** Start Working data **
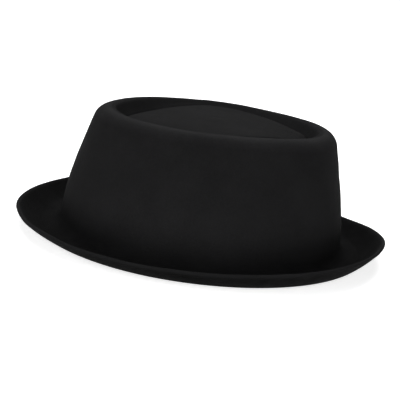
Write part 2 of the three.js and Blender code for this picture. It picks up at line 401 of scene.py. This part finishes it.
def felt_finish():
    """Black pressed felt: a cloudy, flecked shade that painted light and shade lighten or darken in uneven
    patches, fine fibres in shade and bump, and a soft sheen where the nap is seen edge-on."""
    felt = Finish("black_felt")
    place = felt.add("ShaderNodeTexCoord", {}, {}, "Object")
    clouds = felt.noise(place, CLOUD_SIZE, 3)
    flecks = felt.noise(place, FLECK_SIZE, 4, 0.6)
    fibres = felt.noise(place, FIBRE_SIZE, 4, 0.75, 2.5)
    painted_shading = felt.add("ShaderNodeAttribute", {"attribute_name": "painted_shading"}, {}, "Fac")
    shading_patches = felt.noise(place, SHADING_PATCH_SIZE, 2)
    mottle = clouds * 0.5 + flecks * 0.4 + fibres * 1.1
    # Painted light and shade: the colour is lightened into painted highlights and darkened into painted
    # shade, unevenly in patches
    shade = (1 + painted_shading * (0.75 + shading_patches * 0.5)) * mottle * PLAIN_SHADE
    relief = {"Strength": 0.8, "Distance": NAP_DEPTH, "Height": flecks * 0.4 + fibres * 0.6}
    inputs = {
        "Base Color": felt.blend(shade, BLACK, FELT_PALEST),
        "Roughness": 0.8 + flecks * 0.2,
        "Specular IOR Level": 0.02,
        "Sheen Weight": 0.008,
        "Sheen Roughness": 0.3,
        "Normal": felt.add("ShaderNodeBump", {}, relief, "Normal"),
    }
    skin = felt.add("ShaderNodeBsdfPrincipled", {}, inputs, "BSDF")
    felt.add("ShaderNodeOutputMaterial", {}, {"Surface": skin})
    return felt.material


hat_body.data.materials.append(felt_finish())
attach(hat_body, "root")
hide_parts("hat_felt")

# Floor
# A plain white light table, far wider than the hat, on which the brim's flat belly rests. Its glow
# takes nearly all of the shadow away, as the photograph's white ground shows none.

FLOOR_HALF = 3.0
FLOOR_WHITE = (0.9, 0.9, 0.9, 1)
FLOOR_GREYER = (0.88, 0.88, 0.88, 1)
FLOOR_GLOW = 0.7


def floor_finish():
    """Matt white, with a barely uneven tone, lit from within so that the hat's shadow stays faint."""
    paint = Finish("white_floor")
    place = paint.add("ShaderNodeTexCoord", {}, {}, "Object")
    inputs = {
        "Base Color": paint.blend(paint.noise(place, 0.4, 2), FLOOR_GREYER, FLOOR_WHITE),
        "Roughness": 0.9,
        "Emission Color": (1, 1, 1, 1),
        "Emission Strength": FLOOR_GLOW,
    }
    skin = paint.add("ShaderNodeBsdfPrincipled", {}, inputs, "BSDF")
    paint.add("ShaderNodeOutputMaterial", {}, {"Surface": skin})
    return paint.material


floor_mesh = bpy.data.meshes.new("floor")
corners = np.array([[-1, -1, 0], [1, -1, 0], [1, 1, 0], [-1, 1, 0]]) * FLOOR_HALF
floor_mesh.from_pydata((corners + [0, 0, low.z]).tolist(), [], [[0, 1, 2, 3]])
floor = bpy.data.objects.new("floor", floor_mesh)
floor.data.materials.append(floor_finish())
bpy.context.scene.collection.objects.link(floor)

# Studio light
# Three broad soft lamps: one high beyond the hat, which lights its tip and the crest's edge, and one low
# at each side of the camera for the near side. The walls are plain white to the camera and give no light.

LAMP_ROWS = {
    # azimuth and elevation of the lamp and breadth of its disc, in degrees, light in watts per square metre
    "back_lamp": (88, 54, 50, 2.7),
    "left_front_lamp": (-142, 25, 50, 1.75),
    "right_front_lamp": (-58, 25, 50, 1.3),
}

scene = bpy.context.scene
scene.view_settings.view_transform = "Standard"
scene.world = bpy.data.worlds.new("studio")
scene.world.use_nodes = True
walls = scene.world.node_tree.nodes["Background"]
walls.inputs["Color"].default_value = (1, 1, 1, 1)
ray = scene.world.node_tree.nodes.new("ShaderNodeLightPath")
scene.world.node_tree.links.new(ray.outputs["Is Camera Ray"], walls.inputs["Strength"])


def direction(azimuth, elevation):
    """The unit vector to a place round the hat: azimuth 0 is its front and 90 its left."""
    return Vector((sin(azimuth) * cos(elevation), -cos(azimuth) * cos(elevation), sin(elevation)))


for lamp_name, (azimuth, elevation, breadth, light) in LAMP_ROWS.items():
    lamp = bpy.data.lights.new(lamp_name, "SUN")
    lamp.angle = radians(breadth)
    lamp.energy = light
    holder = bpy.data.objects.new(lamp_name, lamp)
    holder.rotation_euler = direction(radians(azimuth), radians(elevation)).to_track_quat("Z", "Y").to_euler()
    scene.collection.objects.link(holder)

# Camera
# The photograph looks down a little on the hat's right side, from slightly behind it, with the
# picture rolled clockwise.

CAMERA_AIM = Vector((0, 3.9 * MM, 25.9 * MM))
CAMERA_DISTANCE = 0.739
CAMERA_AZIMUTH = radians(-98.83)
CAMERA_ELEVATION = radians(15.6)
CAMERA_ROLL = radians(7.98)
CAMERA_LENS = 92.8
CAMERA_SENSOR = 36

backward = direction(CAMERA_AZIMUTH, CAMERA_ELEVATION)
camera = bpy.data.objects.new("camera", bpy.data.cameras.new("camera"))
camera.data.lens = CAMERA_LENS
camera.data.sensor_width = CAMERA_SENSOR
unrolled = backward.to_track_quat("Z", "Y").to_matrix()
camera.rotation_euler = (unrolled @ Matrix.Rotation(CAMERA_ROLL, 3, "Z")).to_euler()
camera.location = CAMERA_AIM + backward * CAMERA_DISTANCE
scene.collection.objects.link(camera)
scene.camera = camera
** End Working data **
** Start Working data **
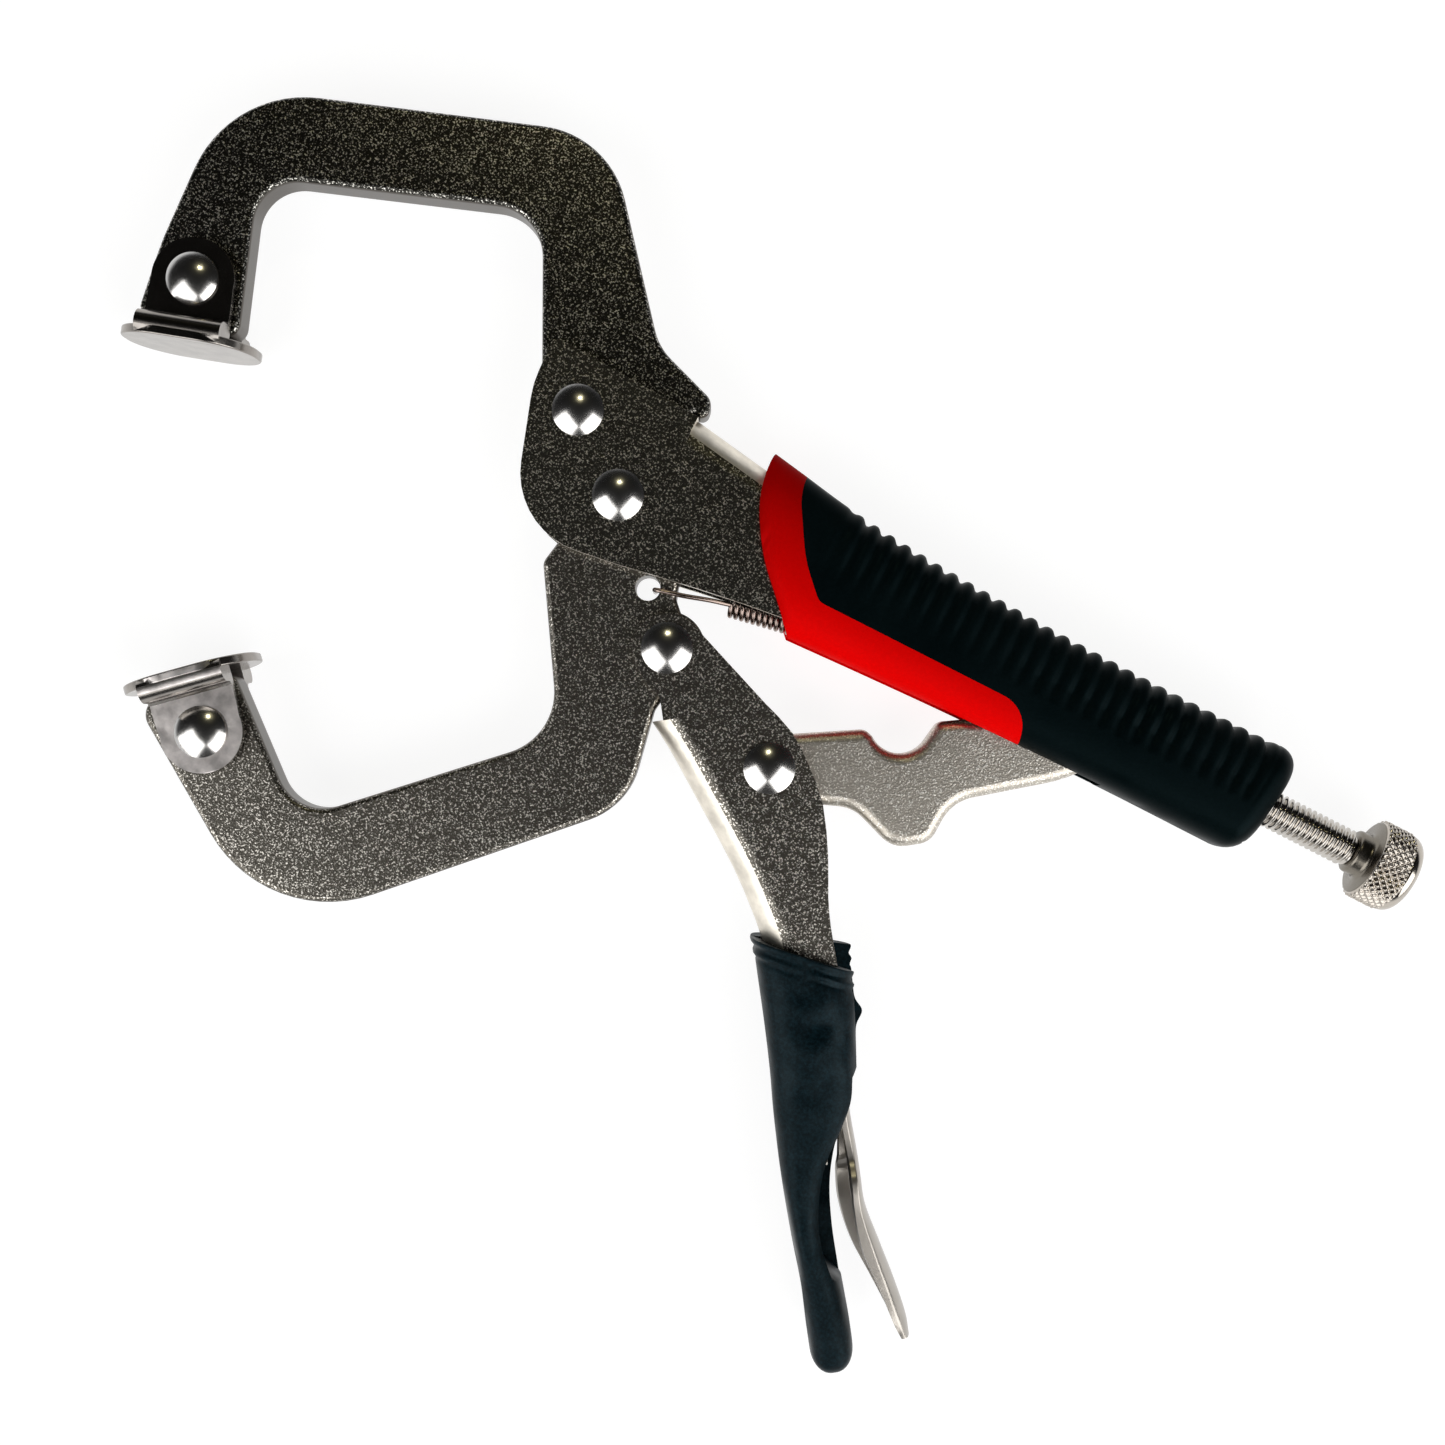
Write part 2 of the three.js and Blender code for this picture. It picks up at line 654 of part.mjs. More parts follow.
** End Working data **
### [What is asked]
Go through the material above and output exactly the lines from the one containing "part finishes it." through the one containing "FLOOR_GLOW = 0.7".

### [Response to this task]
Write part 2 of the three.js and Blender code for this picture. It picks up at line 401 of scene.py. This part finishes it.
def felt_finish():
    """Black pressed felt: a cloudy, flecked shade that painted light and shade lighten or darken in uneven
    patches, fine fibres in shade and bump, and a soft sheen where the nap is seen edge-on."""
    felt = Finish("black_felt")
    place = felt.add("ShaderNodeTexCoord", {}, {}, "Object")
    clouds = felt.noise(place, CLOUD_SIZE, 3)
    flecks = felt.noise(place, FLECK_SIZE, 4, 0.6)
    fibres = felt.noise(place, FIBRE_SIZE, 4, 0.75, 2.5)
    painted_shading = felt.add("ShaderNodeAttribute", {"attribute_name": "painted_shading"}, {}, "Fac")
    shading_patches = felt.noise(place, SHADING_PATCH_SIZE, 2)
    mottle = clouds * 0.5 + flecks * 0.4 + fibres * 1.1
    # Painted light and shade: the colour is lightened into painted highlights and darkened into painted
    # shade, unevenly in patches
    shade = (1 + painted_shading * (0.75 + shading_patches * 0.5)) * mottle * PLAIN_SHADE
    relief = {"Strength": 0.8, "Distance": NAP_DEPTH, "Height": flecks * 0.4 + fibres * 0.6}
    inputs = {
        "Base Color": felt.blend(shade, BLACK, FELT_PALEST),
        "Roughness": 0.8 + flecks * 0.2,
        "Specular IOR Level": 0.02,
        "Sheen Weight": 0.008,
        "Sheen Roughness": 0.3,
        "Normal": felt.add("ShaderNodeBump", {}, relief, "Normal"),
    }
    skin = felt.add("ShaderNodeBsdfPrincipled", {}, inputs, "BSDF")
    felt.add("ShaderNodeOutputMaterial", {}, {"Surface": skin})
    return felt.material


hat_body.data.materials.append(felt_finish())
attach(hat_body, "root")
hide_parts("hat_felt")

# Floor
# A plain white light table, far wider than the hat, on which the brim's flat belly rests. Its glow
# takes nearly all of the shadow away, as the photograph's white ground shows none.

FLOOR_HALF = 3.0
FLOOR_WHITE = (0.9, 0.9, 0.9, 1)
FLOOR_GREYER = (0.88, 0.88, 0.88, 1)
FLOOR_GLOW = 0.7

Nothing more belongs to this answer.